Thank you for your blog and especially for taking up this issue. I am apart of a new fellowship of young pastors who believe that we need a pastoral reclamation in Baptist life. We call this reclamation a reclaiming of the shepherd model for pastoral ministry as a "prescribed" model from scripture. We reject the idea that the “shepherd” terminology in the NT is just a culturally conditioned metaphor. I believe that our verbal plenary position on inspiration requires us to accept such a position. I readily admit that fleshing out the “how” of modern shepherd ministry will be difficult and will look different in different settings. But I do believe that we must begin with the presupposition that a pastor must be a shepherd and that care giving is a task that defines whether or not someone is a pastor.

Ray Van Neste said...

Glad to hear of this discussion going on in other places. The Bible is indeed clear that such care and oversight is non-negotiable. Too often people dismiss it because it is difficult in many of our typical church structures. However, this should cause us to question our structures rather than dismiss the biblical guidelines.

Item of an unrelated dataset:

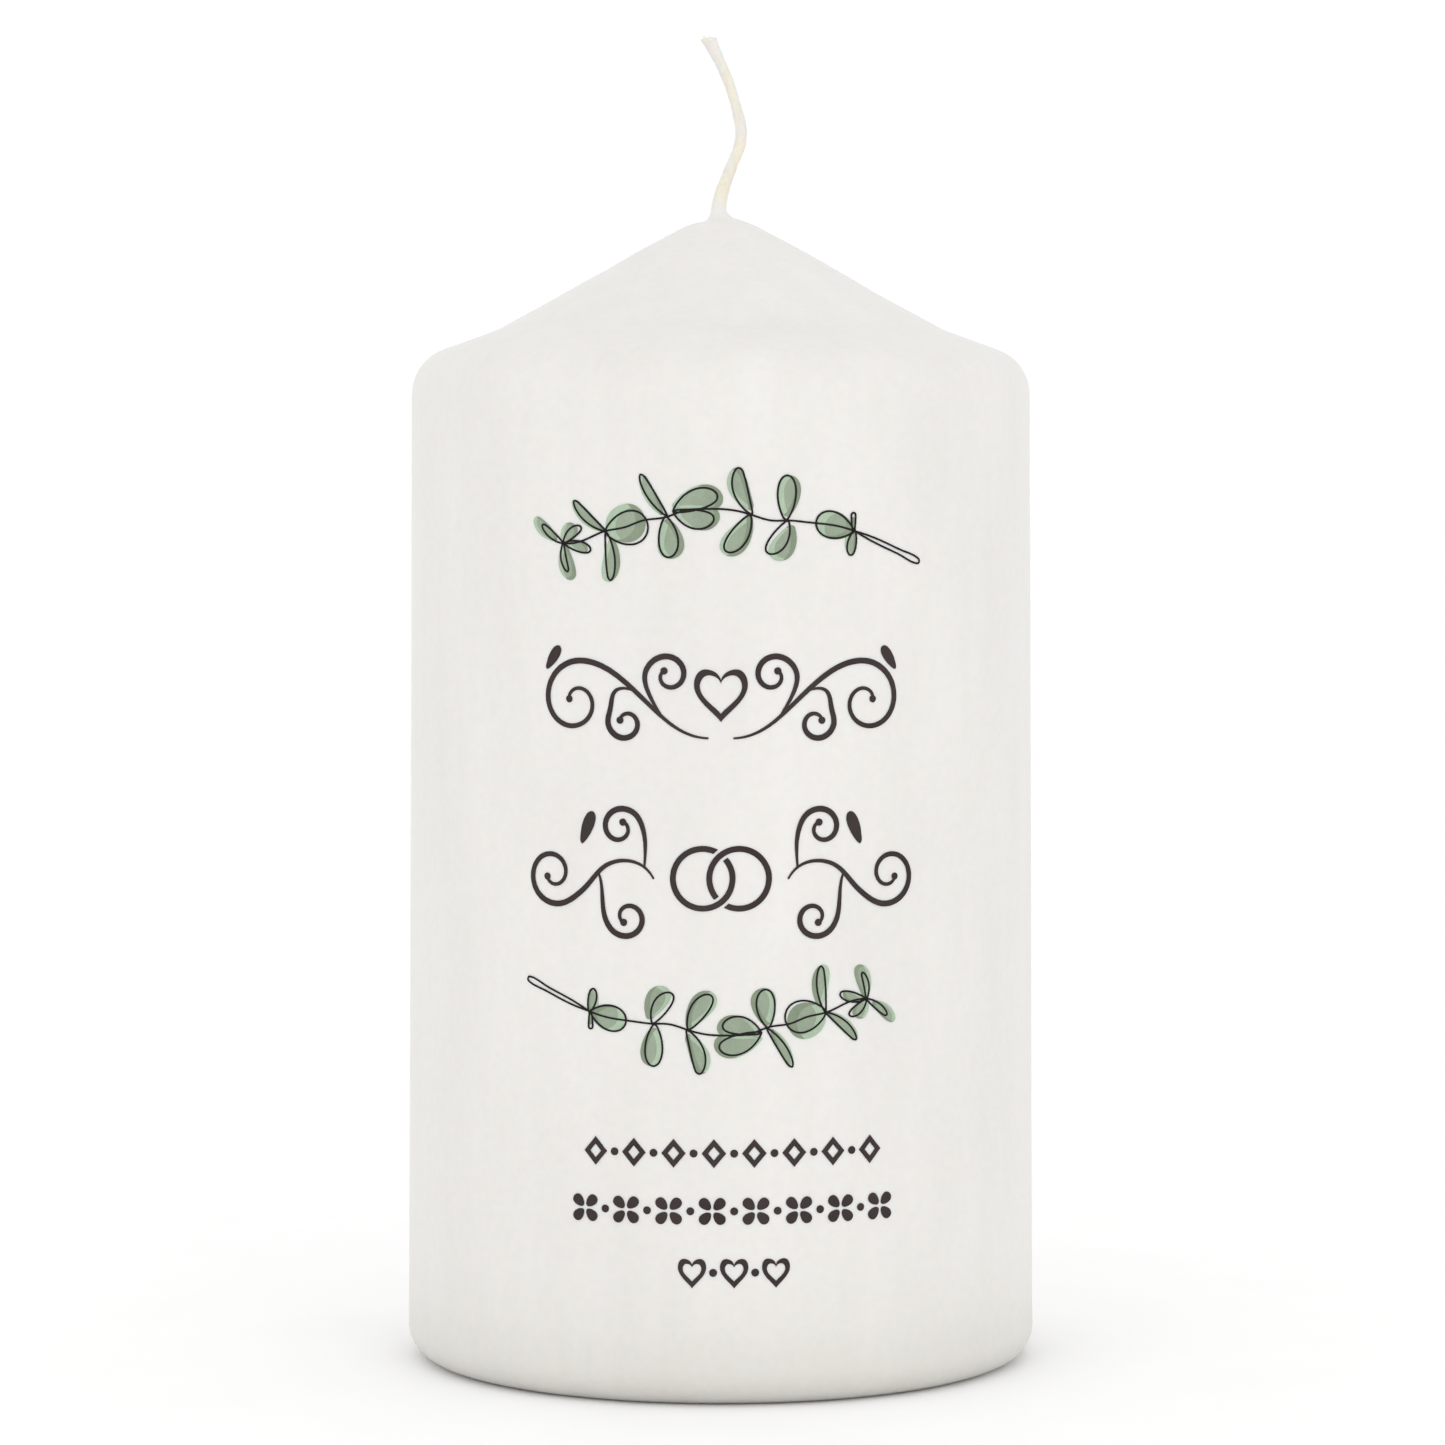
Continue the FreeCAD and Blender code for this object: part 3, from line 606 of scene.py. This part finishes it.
def wick_material():
    """Cotton soaked in wax: cream with yellower stretches, and as white as the wax where it leaves it."""
    made = Recipe("waxed_cotton", 0.5, IOR=1.44, Subsurface_Weight=0.2, Subsurface_Scale=0.0006)
    stains = made.texture(0.0030, (1, 1, 0.6), detail=1.0)
    threads = made.texture(0.0005, (1, 1, 0.4), detail=1.0)
    base = made.grade(stains, [(0.40, colour(226, 224, 219)), (0.62, colour(231, 226, 206))])
    veil = made.grade(threads, [(0.30, colour(248, 247, 246)), (0.70, colour(255, 255, 255))])
    wax = made.grade(stains, [(0.40, colour(226, 224, 220)), (0.62, colour(228, 225, 218))])
    cotton = made.blended(base, veil)
    mix = made.blended(wax, cotton, "MIX")
    made.links.new(made.height(wax_top + 0.0012, wax_top + 0.0042), mix.node.inputs["Factor"])
    made.tone(mix)
    made.gloss(stains, 0.42, 0.62)
    made.relief((threads, 0.00002))
    return made.material


def ink_material(name, deep, light, patch, roughness=0.45):
    """Printed ink: two close tones in soft patches, with the wax's grain showing through."""
    made = Recipe(name, roughness, IOR=1.45, Specular_IOR_Level=0.2)
    pool = made.texture(patch, (1, 1, 0.8), detail=3.0)
    grain = made.texture(0.00035, detail=2.0)
    base = made.grade(pool, [(0.34, colour(*deep)), (0.66, colour(*light))])
    veil = made.grade(grain, [(0.30, colour(244, 244, 244)), (0.70, colour(255, 255, 255))])
    made.tone(made.blended(base, veil))
    made.gloss(pool, roughness - 0.07, roughness + 0.08)
    made.relief((grain, 0.00001))
    return made.material


# ---- printed ink -----------------------------------------------------------------------------
def ink_skin(node, thickness, material):
    """The node's ink again, laid on the dipped surface's own ripples, in cells about a millimetre wide."""
    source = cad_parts[node].data
    shape = bmesh.new()
    shape.from_mesh(source)
    bmesh.ops.remove_doubles(shape, verts=shape.verts, dist=1e-6)
    depth = shape.verts.layers.float.new("depth")
    for vert in shape.verts:
        lift = math.hypot(vert.co.x, vert.co.y) - body_radius(vert.co.z)
        vert[depth] = 1.0 if lift > thickness / 2 else 0.0
    low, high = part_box(node)
    cell_width, cell_height = 0.0010, 0.0018
    for axis, cell in ((0, cell_width), (2, cell_height)):
        normal = Vector((axis == 0, 0, axis == 2))
        for k in range(math.ceil(low[axis] / cell), math.floor(high[axis] / cell) + 1):
            everything = list(shape.verts) + list(shape.edges) + list(shape.faces)
            bmesh.ops.bisect_plane(shape, geom=everything, plane_co=normal * cell * k, plane_no=normal)
    sunk = 0.00003
    for vert in shape.verts:
        angle = math.atan2(vert.co.y, vert.co.x)
        radius = body_radius(vert.co.z)
        true_place = Vector((radius * math.cos(angle), radius * math.sin(angle), vert.co.z))
        radius += wax_ripple(true_place) + between(-sunk, thickness, vert[depth])
        vert.co = (radius * math.cos(angle), radius * math.sin(angle), vert.co.z)
    shape.verts.layers.float.remove(depth)
    bmesh.ops.recalc_face_normals(shape, faces=shape.faces)
    mark_smooth(shape)
    mesh = bpy.data.meshes.new(node + "_print")
    shape.to_mesh(mesh)
    shape.free()
    mesh.materials.append(material)
    made = bpy.data.objects.new(node + "_print", mesh)
    bpy.context.scene.collection.objects.link(made)
    return made


# ---- studio ----------------------------------------------------------------------------------
def camera():
    """Stands in front, a little above the middle, and looks slightly down."""
    made = bpy.data.cameras.new("camera")
    made.sensor_width = 36.0
    made.lens = 126.7
    made.clip_start = 0.01
    holder = bpy.data.objects.new("camera", made)
    bpy.context.scene.collection.objects.link(holder)
    holder.location = (0.00019, -0.6489, 0.1157)
    holder.rotation_euler = (math.radians(90 - 3.07), 0, 0)
    bpy.context.scene.camera = holder


def floor(material):
    """A plain floor, just under the candle."""
    half, below = 8.0, -0.00004
    corners = [(x * half, y * half, below) for x, y in ((-1, -1), (1, -1), (1, 1), (-1, 1))]
    made = add_mesh("studio_floor", corners, [(0, 1, 2, 3)], material)


def soft_box(name, place, target, size, power):
    """A round soft light that faces the target; its power is in watts."""
    light = bpy.data.lights.new(name, "AREA")
    light.shape = "DISK"
    light.size = size
    light.energy = power
    holder = bpy.data.objects.new(name, light)
    bpy.context.scene.collection.objects.link(holder)
    holder.location = place
    holder.rotation_euler = (Vector(target) - Vector(place)).to_track_quat("-Z", "Y").to_euler()


def studio():
    """White room, pale floor and a soft light on each side in front."""
    world = bpy.data.worlds.new("studio")
    bpy.context.scene.world = world
    world.use_nodes = True
    world.node_tree.nodes["Background"].inputs["Color"].default_value = (1.0, 1.0, 1.0, 1.0)
    world.node_tree.nodes["Background"].inputs["Strength"].default_value = 1.02
    paper = Recipe("studio_paper", 0.9)
    paper.tone(paper.grade(paper.texture(0.02), [(0.3, colour(252, 252, 252)), (0.7, colour(254, 254, 254))]))
    floor(paper.material)
    aim = (0, 0, 0.07)
    soft_box("key", (0.75, -1.35, 0.35), aim, 0.9, 2.3)
    soft_box("fill", (-0.75, -1.35, 0.35), aim, 0.9, 1.9)
    bpy.context.scene.view_settings.view_transform = "Standard"


# ---- the candle ------------------------------------------------------------------------------
camera()
studio()

wick_piece, wick_line = braided_wick(wick_material())
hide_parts("wick")
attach(wick_piece, "root")
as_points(wick_line)

solid_pieces = [
    (wax_coat(wax_material()), "overdip_coat", "coat_wax"),
    (pressed_core(core_material()), "wax_core", "core_wax"),
    (sustainer(tin_material()), "wick_sustainer", "sustainer_steel")]

line_thickness, leaf_thickness, dark_thickness = 0.00008, 0.00004, 0.00006
inks = {
    "line": (ink_material("line_ink", (14, 13, 12), (26, 24, 22), 0.004), line_thickness),
    "dark_green": (
        ink_material("dark_green_ink", (126, 139, 117), (137, 150, 128), 0.003), leaf_thickness),
    "mid_green": (
        ink_material("mid_green_ink", (144, 157, 137), (153, 166, 146), 0.003), leaf_thickness),
    "pale_green": (
        ink_material("pale_green_ink", (164, 184, 160), (173, 192, 168), 0.003), leaf_thickness)}
dark = ink_material("dark_ink", (50, 41, 40), (59, 50, 49), 0.006)
for place in ("upper", "lower"):
    for ink, (material, thickness) in inks.items():
        node = place + "_sprig_" + ink
        solid_pieces.append((ink_skin(node, thickness, material), node, ink + "_ink"))
borders = ["border_row_" + place for place in ("top", "middle", "bottom")]
for node in ["upper_scroll", "lower_scroll", "linked_rings"] + borders:
    solid_pieces.append((ink_skin(node, dark_thickness, dark), node, "dark_ink"))

for piece, node, slot in solid_pieces:
    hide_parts(node)
    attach(piece, "root")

And for clarity, this post (and other ones like this from me) serve not only to critique what I see elsewhere but also to continually call me to this truth. It is so easy and tempting to slide away from the challenging task of shepherding.

Gordon Cloud said...

Great post. There must be a balance between the preaching and the ministering.

The balance comes from commitment on the part of the pastor to do the work of the ministry and an understanding on the part of the congregation on what constitutes a need for pastoral attention.

Brett said...

I once heard a megachurch pastor I respect in many ways boast that he hadn't made a hospital visit in years. I'd much rather study for my sermon on Sunday than drive up to the hospital and pray for someone, but it always does my soul well to make that visit and also helps my message fall on more willing-to-listen ears on Sunday morning, not to mention more attentive ears from the family directly affected for several weeks or months. I hate cliches, but there is a lot of truth in "People don't care how much you know until they know how much you care."

I recognize that a pastor of a church of 1,000+ cannot possibly make all the visits, but I believe it is entirely possible for him to make some and I know that many actually do. Hurray for those who do continue to some counseling, some weddings and funerals, some visitation of the sick, etc., even when their churches reach mega status (w/out neglecting their families).

Ray Van Neste said...

Indeed Brett.
My concern is that this sort of pastoral ministry be seen as our biblical mandate and not as simply something'nice' to do if you can.
And if our structures make it more difficult to obey the Bible perhaps we should reconsider our structures.